OSStatus st = c->flush();
if (st != noErr) return st;
}
}
*dataLength = want;
return noErr; // Tells Secure Transport all bytes are delivered, but they're only delivered to the internal buffering.
}
// Direct send without buffering (E.g TcpConnect behavior).
size_t off = 0;
while (off < want) {
ssize_t n = ::send(c->fd, p + off, want - off, 0);
if (n < 0) {
if (errno == EWOULDBLOCK || errno == EAGAIN) return errSSLWouldBlock;
return errSSLClosedAbort;
}
off += static_cast<size_t>(n);
}
*dataLength = want;
return noErr;
}
This function is registered by SSLSetIOFuncs(_:_:_:), and this callback is invoked during both the handshake phase (for TLS protocol messages) and application data phase (for encrypted payload)
If the c++ version does mimic the traffic flow; Then the implementation is missing protocol-aware flushing. In TLS, certain moments REQUIRE immediate transmission:
- Complete handshake messages (ClientHello, ServerHello, etc.)
- Before waiting for peer response
- Application data that expects a response
Ideally, we would need logic like this for proper TLS buffering with Secure Transport:
// Pseudo-code for proper TLS buffering
if (c->buffered) {
buffer_data(data, length);
// Smart flush triggers:
if (is_handshake_message_complete() ||
is_waiting_for_peer_response() ||
if_buffer_full()) {
flush_immediately();
}
return noErr;
}
without these 2 pseudo API (is_handshake_message_complete and is_waiting_for_peer_response) our test code in the c++ example will fail as:
- ClientHello gets buffered → never sent because buffer isn't full
- Secure Transport waits for ServerHello → will never come
- Handshake times out → connection fails
This explains why Arti's HTTPS requests failed after approximately 30 seconds with error -9806 (errSSLClosedAbort - "connection closed via error"), which typically indicates the client failed to interact with the server within a reasonable timeframe.
Lastly, the Secure Transport framework, in apple's doc:
Important
This API is considered legacy. Use the Network framework instead.
And there are no such API like is_handshake_message_complete and is_waiting_for_peer_response in Secure Transport, which means Secure Transport's callback model doesn't provide the hooks needed for smart protocol-aware flushing, so the safest approach is to flush after every write on macOS.

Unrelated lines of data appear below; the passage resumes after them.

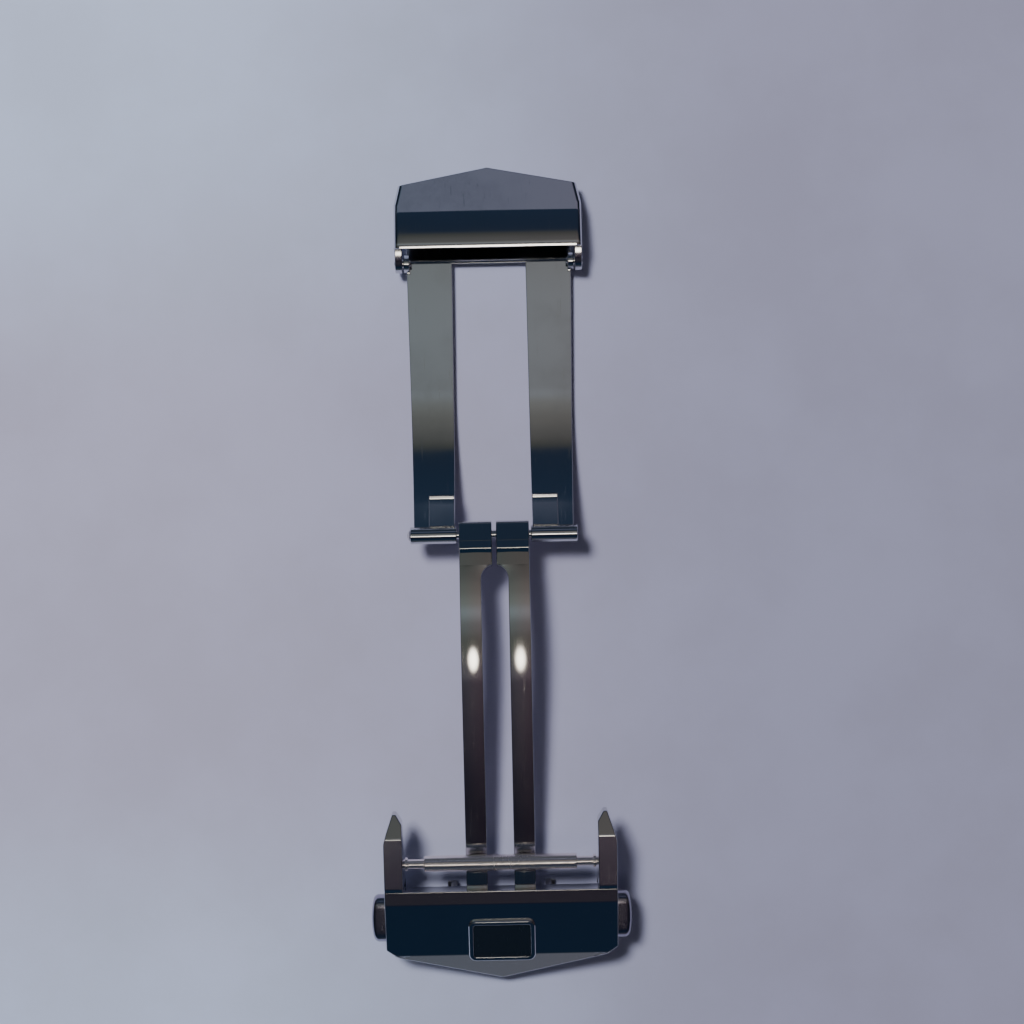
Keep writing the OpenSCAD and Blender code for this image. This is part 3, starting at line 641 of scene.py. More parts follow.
# Half of a tab's sheet is sunk in the blade, and its end lifts a little by a parabola that runs on straight
tab_path = bend_path(FRAME_T / 2, bend_angle(TAB_LEN), TAB_STATIONS)
tab_run = np.linspace(INTO_KNUCKLE, TAB_LEN, TAB_STATIONS)
into_lift = np.clip(tab_run - (TAB_LEN - TAB_LIFT_RUN), 0, None)
eased = np.minimum(into_lift, TAB_LIFT_EASE)
tab_path[:, 1] += TAB_LIFT_RATE * eased * (2 * into_lift - eased)
tab_in = WINDOW_HALF + WAIST_IN
tab = bent_sheet(tab_path, tab_in, tab_in + TAB_W, 2 * TAB_T)
frame_knuckle = barrel(WINDOW_HALF, FRAME_HALF, PIN_R, KNUCKLE_R, MID)

# %% End plate with its catches, and the clamp's ears
CORNER_RUN = 32.6
FRAME_POINT = 1.6
NOTCH_IN = 3.3
NOTCH_OUT = 4.8
CATCH_OUT = 5.2
CATCH_Z = 0.4
GRIP_RUN = 1.65
GRIP_DROP = 0.28
EAR_OUT = 7.95
EAR_T = 0.55
EAR_R = 0.85
EAR_LOW = 0.05

corner_y = MID[0] + CORNER_RUN


def node_points(node):
    """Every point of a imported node's mesh, in mm."""
    vertices = frame["nodes"][node].data.vertices
    points = np.empty(len(vertices) * 3)
    vertices.foreach_get("co", points)
    return points.reshape(-1, 3) / MM


frame_points = node_points("outer_frame")
on_catch = np.abs(frame_points[:, 2] - CATCH_Z) < MERGE
notch_y = frame_points[on_catch, 1].min()
print("catches reach back to y = %.2f mm" % notch_y)


def end_plate():
    """Carried across x: a section in (y, z) from the window to the pointed front. The front is cut back to
    the notch over its whole height between the notch's sides, and only above the catch's floor beside it.
    Next to the window the top slopes down to a low step under the lever, which grips the strap's end."""
    sides = [0, NOTCH_IN, NOTCH_IN, NOTCH_OUT, NOTCH_OUT, CATCH_OUT, CATCH_OUT, FRAME_HALF]
    low_cut = [False, False, True, True, False, False, False, False]
    high_cut = [False, False, True, True, True, True, False, False]
    x = np.array([-value for value in sides[:0:-1]] + sides)
    low_cut = np.array(low_cut[:0:-1] + low_cut)
    high_cut = np.array(high_cut[:0:-1] + high_cut)
    front = corner_y + FRAME_POINT * (1 - np.abs(x) / FRAME_HALF)
    low_y = np.where(low_cut, notch_y, front)
    high_y = np.where(high_cut, notch_y, front)
    back_y = np.full(len(x), window_y)
    grip_y = back_y + GRIP_RUN
    y = np.stack([back_y, low_y, low_y, high_y, high_y, grip_y + GRIP_DROP, grip_y, back_y], axis=-1)
    z = np.broadcast_to([0, 0, CATCH_Z, CATCH_Z, FRAME_T, FRAME_T, FRAME_T - GRIP_DROP, FRAME_T], y.shape)
    return skin(np.stack([np.broadcast_to(x[:, None], y.shape), y, z], axis=-1))


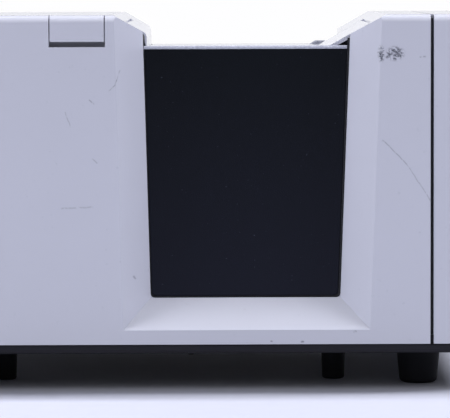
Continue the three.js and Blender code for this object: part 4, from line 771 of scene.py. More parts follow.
def slot_punch(middle, slot, columns, rows, depth):
    """Rows of slots as one cutter, about a middle and inwards from it along y."""
    length, width, pitch = slot
    sizes = {
        "Slot Length": length, "Slot Width": width, "Depth": depth,
        "Pitch Along": length + 2 * width, "Pitch Up": pitch, "Columns": columns,
        "Rows": rows, "Middle": middle, "Corner Sides": SLOT_CORNERS, "Material": powder_coat,
    }
    return by_rule("slot_punch", slot_rows, sizes)


supply_low, supply_high, supply_middle = span("power_supply")
supply_punches = [
    slot_punch(
        Vector((supply_middle.x, outer_y, supply_middle.z)), SUPPLY_SLOT, SUPPLY_COLUMNS, SUPPLY_ROWS,
        SUPPLY_POCKET + PUNCH_OVERRUN,
    )
    for outer_y in (supply_low.y + SUPPLY_POCKET, supply_high.y + PUNCH_OVERRUN)
]
dressed("power_supply", "case", aluminium, FOLDED_EDGE, cutters=supply_punches)

# Lamp housing
# A folded aluminium cover over the flash lamp, with cooling slots through its front and back walls.
LAMP_SLOT = (12 * MM, 2.4 * MM, 5 * MM)
LAMP_SLOT_LIFT = 4 * MM
LAMP_COLUMNS = 2
LAMP_ROWS = 4
housing_low, housing_high, housing_middle = span("lamp_housing")
lamp_punch = slot_punch(
    Vector((housing_middle.x, housing_high.y + PUNCH_OVERRUN, housing_middle.z + LAMP_SLOT_LIFT)),
    LAMP_SLOT, LAMP_COLUMNS, LAMP_ROWS, housing_high.y - housing_low.y + 2 * PUNCH_OVERRUN,
)
dressed("lamp_housing", "case", aluminium, FOLDED_EDGE, cutters=[lamp_punch])

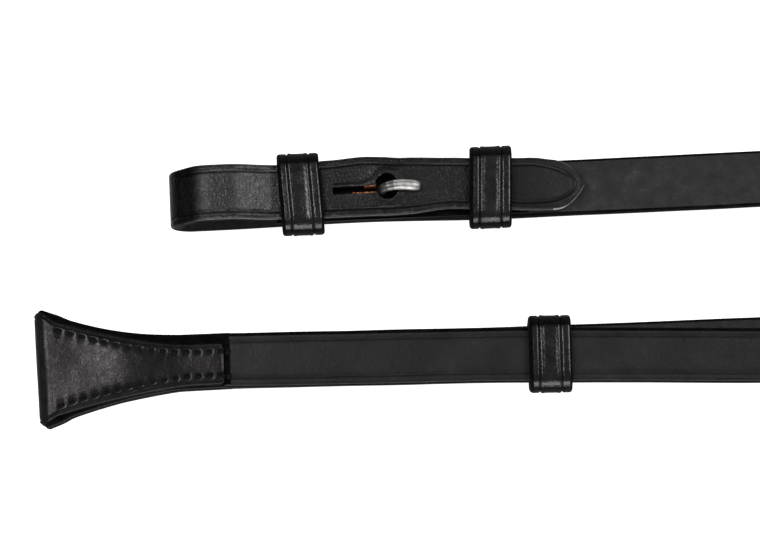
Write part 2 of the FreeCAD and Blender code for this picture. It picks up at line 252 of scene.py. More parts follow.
NEAR_OUT = [
    (27.6, 0.15, 6.7), (66, 0.0, 6.7), (104, 0.15, 6.7), (132, -0.35, 6.7), (160, -0.9, 5.6),
    (190, -1.65, 5.3), (209.5, -0.6, 7.9), (229, 2.2, 10.8), (248.5, 3.7, 9.7), (268, 3.7, 8.0),
    (289.6, 3.8, 8.0), (312.4, 14.3, 8.0), (326.3, 31.0, 8.0),
]
NEAR_BACK = [
    (334, 53.3, 8.0), (300, 53.7, 8.0), (266, 52.9, 8.0), (247, 52.5, 8.3), (228, 52.1, 6.9),
    (209, 51.7, 3.5), (190, 51.35, 1.7), (150, 50.2, 1.7), (105.2, 49.1, 1.7),
]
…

Now let's look at the typical workflow with OpenSSL (with handshake/write application data/read application data stages), and compare the implementation differences to Secure Transport:
// after SSL_set_bio(ssl, rbio, wbio) or SSL_set_fd(ssl, fd) and nonblocking fd
// --- Handshake ---
for (;;) {
int rc = SSL_connect(ssl);
if (rc == 1) break; // handshake done
int err = SSL_get_error(ssl, rc);
if (err == SSL_ERROR_WANT_READ) {
wait_until_readable(fd); // select/poll/kevent
continue;
}
if (err == SSL_ERROR_WANT_WRITE) {
wait_until_writable(fd); // (don't advance any app buffers)
// Optionally: BIO_flush(wbio); // if you *really* need to poke the BIO
continue;
}
fail("handshake", err); // SSL_ERROR_SYSCALL, SSL_ERROR_SSL, etc.
}
// --- Write application data (handles partials) ---
size_t off = 0;
while (off < len) {
int n = SSL_write(ssl, app_data + off, (int)(len - off));
if (n > 0) { off += (size_t)n; continue; }
int err = SSL_get_error(ssl, n);
if (err == SSL_ERROR_WANT_WRITE) { wait_until_writable(fd); continue; }
if (err == SSL_ERROR_WANT_READ) { wait_until_readable(fd); continue; }
fail("write", err);
}
// --- Read application data ---
for (;;) {
int n = SSL_read(ssl, buf, sizeof buf);
if (n > 0) { consume(buf, n); continue; }
int err = SSL_get_error(ssl, n);
if (err == SSL_ERROR_WANT_READ) { wait_until_readable(fd); continue; }
if (err == SSL_ERROR_WANT_WRITE) { wait_until_writable(fd); continue; }
if (err == SSL_ERROR_ZERO_RETURN) break; // peer performed a clean shutdown
fail("read", err);
}
So, the key differences:
- Callback vs Function based APIs:
- Secure Transport: The same
WriteFunc callback handles both handshake messages and application data, with no way to distinguish between them or their urgency.
- OpenSSL: Uses separate functions (
SSL_connect for handshake, SSL_write for application data), allowing different handling strategies for each phase.
- State Communication:
- OpenSSL: Returns
SSL_ERROR_WANT_WRITE to explicitly signal "flush needed" state. Applications can then either wait_until_writable(fd) or call BIO_flush() to handle buffered data.
- Secure Transport: Provides no equivalent state signaling mechanism. The callback must return immediate success/failure with no way to communicate buffering requirements back to the caller.